Copy out the line that contains "outsole = build_outsole()", the line that contains "points = [vertex.co", and every line between them, exactly, and nothing else.

——

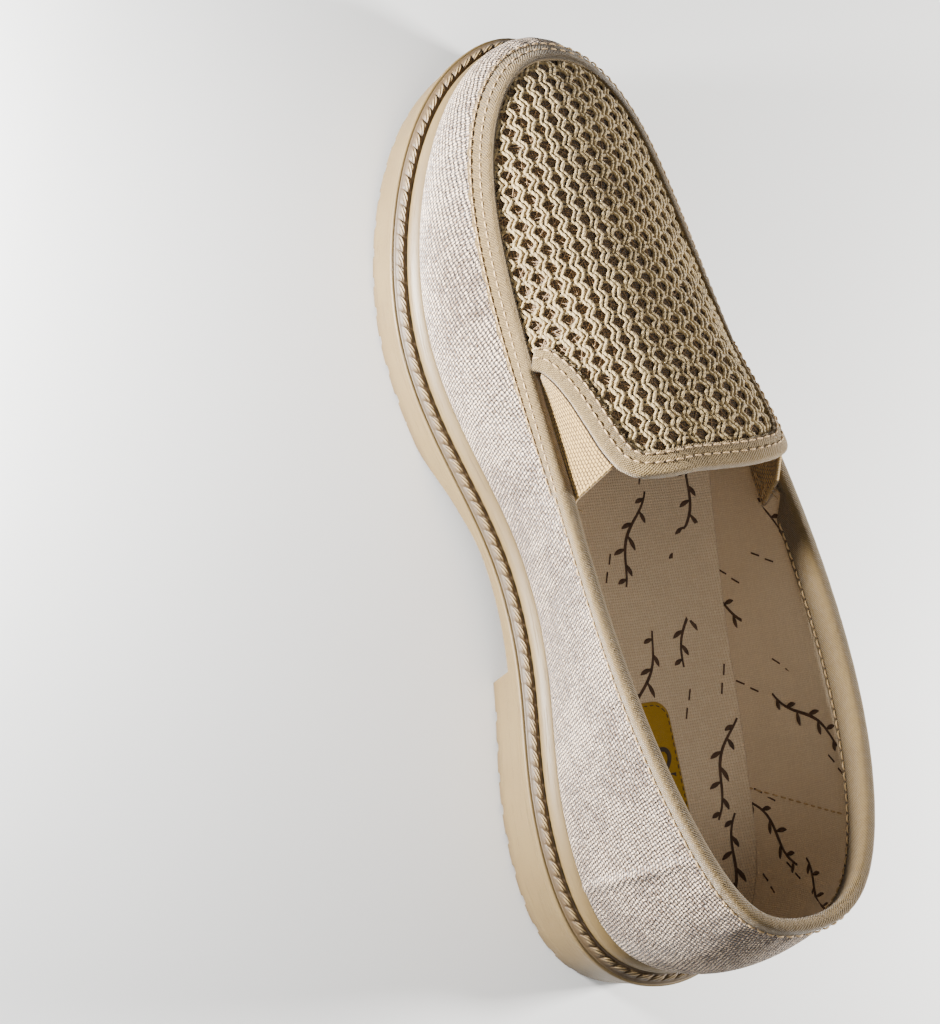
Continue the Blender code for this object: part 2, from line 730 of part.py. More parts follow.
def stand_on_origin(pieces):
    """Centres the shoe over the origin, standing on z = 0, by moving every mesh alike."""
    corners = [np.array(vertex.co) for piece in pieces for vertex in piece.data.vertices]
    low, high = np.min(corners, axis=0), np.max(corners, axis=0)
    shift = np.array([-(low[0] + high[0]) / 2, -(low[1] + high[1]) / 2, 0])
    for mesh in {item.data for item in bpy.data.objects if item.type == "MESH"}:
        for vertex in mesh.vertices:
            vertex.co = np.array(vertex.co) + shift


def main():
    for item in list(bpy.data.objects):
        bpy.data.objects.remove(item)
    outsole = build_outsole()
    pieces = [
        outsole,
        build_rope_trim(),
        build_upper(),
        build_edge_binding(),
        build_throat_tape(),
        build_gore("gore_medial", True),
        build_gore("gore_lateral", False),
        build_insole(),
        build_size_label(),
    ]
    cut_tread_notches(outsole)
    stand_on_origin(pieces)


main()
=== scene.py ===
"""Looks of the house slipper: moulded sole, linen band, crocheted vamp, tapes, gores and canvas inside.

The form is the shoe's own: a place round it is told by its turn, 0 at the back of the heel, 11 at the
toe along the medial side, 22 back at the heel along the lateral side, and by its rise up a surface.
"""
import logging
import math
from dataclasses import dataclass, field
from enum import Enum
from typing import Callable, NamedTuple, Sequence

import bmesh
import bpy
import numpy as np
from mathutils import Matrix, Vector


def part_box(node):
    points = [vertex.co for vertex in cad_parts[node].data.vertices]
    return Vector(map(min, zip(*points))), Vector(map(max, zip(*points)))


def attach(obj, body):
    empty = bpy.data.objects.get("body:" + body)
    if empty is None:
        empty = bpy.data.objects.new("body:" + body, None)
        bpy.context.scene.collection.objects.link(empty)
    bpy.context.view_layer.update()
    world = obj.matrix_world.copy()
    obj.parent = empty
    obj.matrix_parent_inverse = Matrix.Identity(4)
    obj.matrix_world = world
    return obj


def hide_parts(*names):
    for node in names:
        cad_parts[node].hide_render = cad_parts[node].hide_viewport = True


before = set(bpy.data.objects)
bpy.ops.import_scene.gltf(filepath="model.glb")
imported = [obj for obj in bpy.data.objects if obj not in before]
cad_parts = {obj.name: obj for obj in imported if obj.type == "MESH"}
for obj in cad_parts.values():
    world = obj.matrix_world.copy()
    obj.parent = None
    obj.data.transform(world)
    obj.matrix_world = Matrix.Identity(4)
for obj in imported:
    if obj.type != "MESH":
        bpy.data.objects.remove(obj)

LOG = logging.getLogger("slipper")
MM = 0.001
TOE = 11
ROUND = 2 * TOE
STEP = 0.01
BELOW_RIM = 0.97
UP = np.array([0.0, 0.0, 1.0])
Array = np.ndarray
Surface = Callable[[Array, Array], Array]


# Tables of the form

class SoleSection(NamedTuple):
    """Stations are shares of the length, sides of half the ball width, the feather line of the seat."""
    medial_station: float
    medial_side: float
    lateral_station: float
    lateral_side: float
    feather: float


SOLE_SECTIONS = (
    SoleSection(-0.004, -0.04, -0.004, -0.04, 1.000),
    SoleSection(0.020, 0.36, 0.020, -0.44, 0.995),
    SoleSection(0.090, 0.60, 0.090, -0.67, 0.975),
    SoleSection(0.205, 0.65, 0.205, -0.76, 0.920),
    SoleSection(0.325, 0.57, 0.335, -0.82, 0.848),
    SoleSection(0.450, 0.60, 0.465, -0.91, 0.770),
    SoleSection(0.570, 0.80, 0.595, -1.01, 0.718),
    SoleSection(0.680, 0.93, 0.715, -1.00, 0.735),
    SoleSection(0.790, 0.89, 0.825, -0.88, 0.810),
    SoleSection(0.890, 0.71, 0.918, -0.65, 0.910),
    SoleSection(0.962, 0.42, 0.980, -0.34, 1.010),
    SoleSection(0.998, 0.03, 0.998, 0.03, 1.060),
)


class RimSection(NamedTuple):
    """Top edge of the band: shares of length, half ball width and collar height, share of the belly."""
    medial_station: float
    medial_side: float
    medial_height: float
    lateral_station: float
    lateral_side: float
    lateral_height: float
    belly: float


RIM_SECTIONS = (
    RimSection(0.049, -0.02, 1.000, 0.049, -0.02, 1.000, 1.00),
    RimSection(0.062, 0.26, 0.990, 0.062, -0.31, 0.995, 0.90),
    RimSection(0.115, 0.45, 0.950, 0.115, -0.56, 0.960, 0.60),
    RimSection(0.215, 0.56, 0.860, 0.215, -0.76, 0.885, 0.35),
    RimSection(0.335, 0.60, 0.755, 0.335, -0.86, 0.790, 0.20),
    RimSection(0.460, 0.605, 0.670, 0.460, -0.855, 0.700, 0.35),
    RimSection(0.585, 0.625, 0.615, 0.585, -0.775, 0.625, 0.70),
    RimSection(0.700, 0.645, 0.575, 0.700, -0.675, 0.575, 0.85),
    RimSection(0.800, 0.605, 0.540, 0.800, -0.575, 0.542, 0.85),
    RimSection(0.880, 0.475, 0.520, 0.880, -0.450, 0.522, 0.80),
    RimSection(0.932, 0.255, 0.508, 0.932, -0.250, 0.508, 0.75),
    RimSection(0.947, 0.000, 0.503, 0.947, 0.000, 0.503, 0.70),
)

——

TASK OUTPUT
    outsole = build_outsole()
    pieces = [
        outsole,
        build_rope_trim(),
        build_upper(),
        build_edge_binding(),
        build_throat_tape(),
        build_gore("gore_medial", True),
        build_gore("gore_lateral", False),
        build_insole(),
        build_size_label(),
    ]
    cut_tread_notches(outsole)
    stand_on_origin(pieces)


main()
=== scene.py ===
"""Looks of the house slipper: moulded sole, linen band, crocheted vamp, tapes, gores and canvas inside.

The form is the shoe's own: a place round it is told by its turn, 0 at the back of the heel, 11 at the
toe along the medial side, 22 back at the heel along the lateral side, and by its rise up a surface.
"""
import logging
import math
from dataclasses import dataclass, field
from enum import Enum
from typing import Callable, NamedTuple, Sequence

import bmesh
import bpy
import numpy as np
from mathutils import Matrix, Vector


def part_box(node):
    points = [vertex.co for vertex in cad_parts[node].data.vertices]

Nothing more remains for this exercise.